Smart science papers and cold alpine springs,
These are a few of my favourite things.
Photo Kyrgyz Flowers. (cc) Martin Talbot.
The January 2011 Annals of Botany is out and I had hoped to put together a press release for one of the papers. Seeds of alpine plants are short lived: implications for long-term conservation by Mondoni et al is one of those papers that states the obvious, but does so in a way that makes you realise that some simple solutions aren’t going to work.
The problem is based around seed banks. These are banks where seeds are stored in cool conditions to prevent them from germinating. The one that grabs a lot of the headlines is the Svalbard Global Seed Vault, but there are others. I can follow that keeping the seeds cool prevents germination and allows storage. Svalbard is naturally very cold anyway, so it seems like a good location for a “Doomsday Seedbank”.* What I hadn’t thought through is that that it’s not just the Arctic that’s cold. The Alps, for example also get cold.
This is what Modoni’s team discuss. Keeping the seeds of Alpine plants isn’t that clever an idea. The seeds are cold anyway. Seeds in warmer conditions need some resistance to the environment they’re in. Modoni et al argue that Alpine plants haven’t adapted for heat, because it’s never been a problem for them. With climate change, this will become an issue very quickly, and it’s likely the plants will not have time to adapt. They’ll driven up to higher and higher slopes as lower altitudes become warmer until they run out of mountain. At this point a seed bank would be a really helpful thing, to store the endangered seeds, but that’s not an option if a cool seed bank isn’t going to prevent germination and decay of seeds.
What I like about this paper is partly the seriousness and difficulty of the problem. These plants are at the base of a food chain for so many animals. If they go, they could take many animal species with them. I think there’s something here with wide appeal and relevance so it should make a perfect story for a press release.
My difficulty is I’ve really struggled to find an accessible start point. It’s a paper about Alpine plants. Which plants? Thistles, plaintains, basically what lowlanders would consider weeds. A story that weeds face extinction is not likely to tug at the heart strings of many readers. The animals that live off them? Insects, gnats, midges. The kind of creature that summer walkers in mountains could happily live without. More animals live off these creatures but the higher up the food chain we go, the further we move from the Botany.

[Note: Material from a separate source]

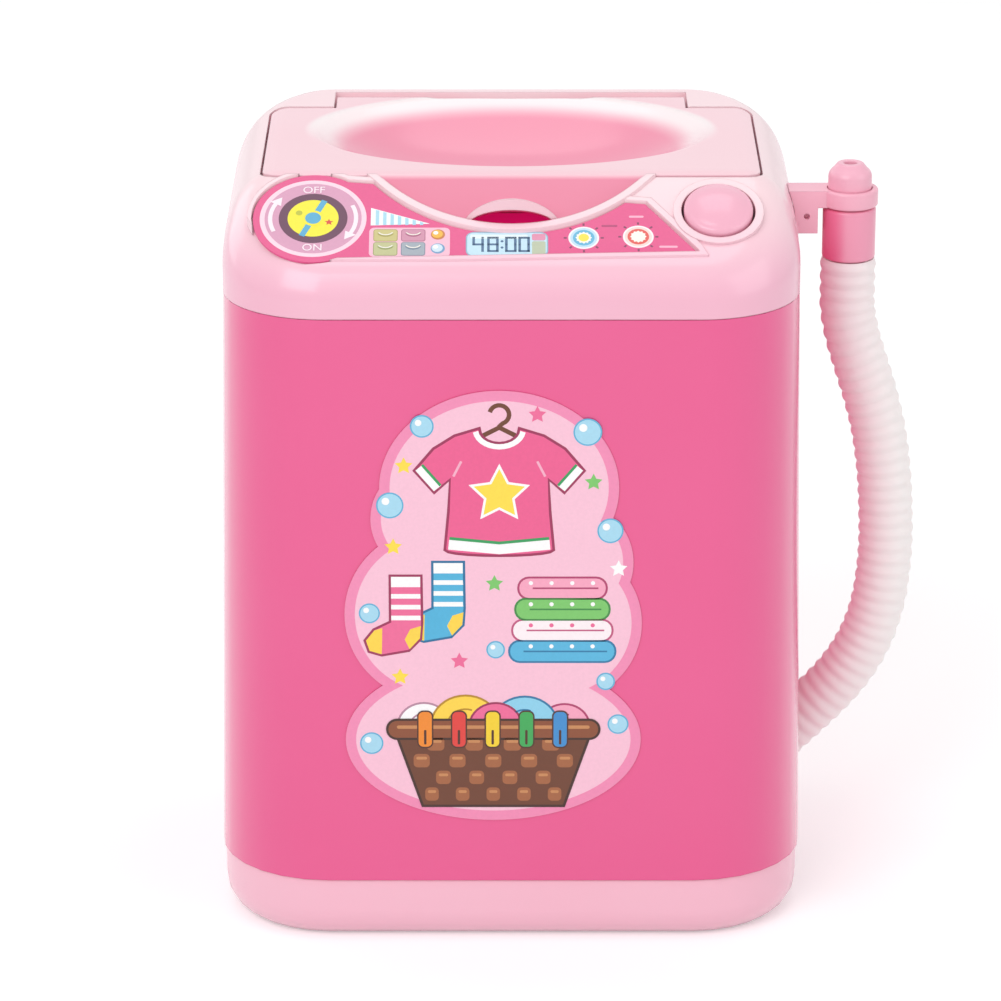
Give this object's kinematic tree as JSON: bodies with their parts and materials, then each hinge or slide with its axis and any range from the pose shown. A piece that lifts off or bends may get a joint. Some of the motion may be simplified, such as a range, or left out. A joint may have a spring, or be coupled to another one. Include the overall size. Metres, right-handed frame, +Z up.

Another way around the problem is to talk about the technique. This is also clever. One way to assess the seeds viability for long-term storage is to store them for a long period of time. That’s great if you have the time and funding to experiment. Modoni’s team took a short-cut. They accelerated the processes by raising the temperature and lightly baking the seeds. I can see why chemically and biologically this works. Heat is the driving force for these processes – so long as it’s not too high. That means more heat is like a fast-forward switch on the experiment. My difficulty is that if I wrote up a press release saying that Alpine plants will germinate in cold temperatures, because experiments with an oven showed they deteriorated at high temperatures, that will simply look insane. It would make sense with an extensive explanation of the method, but the size of a good press-release is one side of A4 and it would be doing well to get 200 words into a paper as a story.
David Frost sensibly suggested seeing if there could be a Sound of Music angle. Alas, Edelweiss was not one of the flowers and we don’t mangle the papers for the sake of making a story. In fact we run the press releases by the authors before putting them out to ensure they’re not horrified by what I’ve written.
So I’ve spent a few frustrating hours with this paper. I can’t shake the feeling there’s some way of writing up a press release that would have worked, but I still can’t see what it was. If you have any ideas feel free to tell me below. It’s too late for this paper, but I might be able to use the comments as inspiration for a future release.
*I’ll skip the problem that if it really is Doomsday, Svalbard will be an amazingly difficult place to access.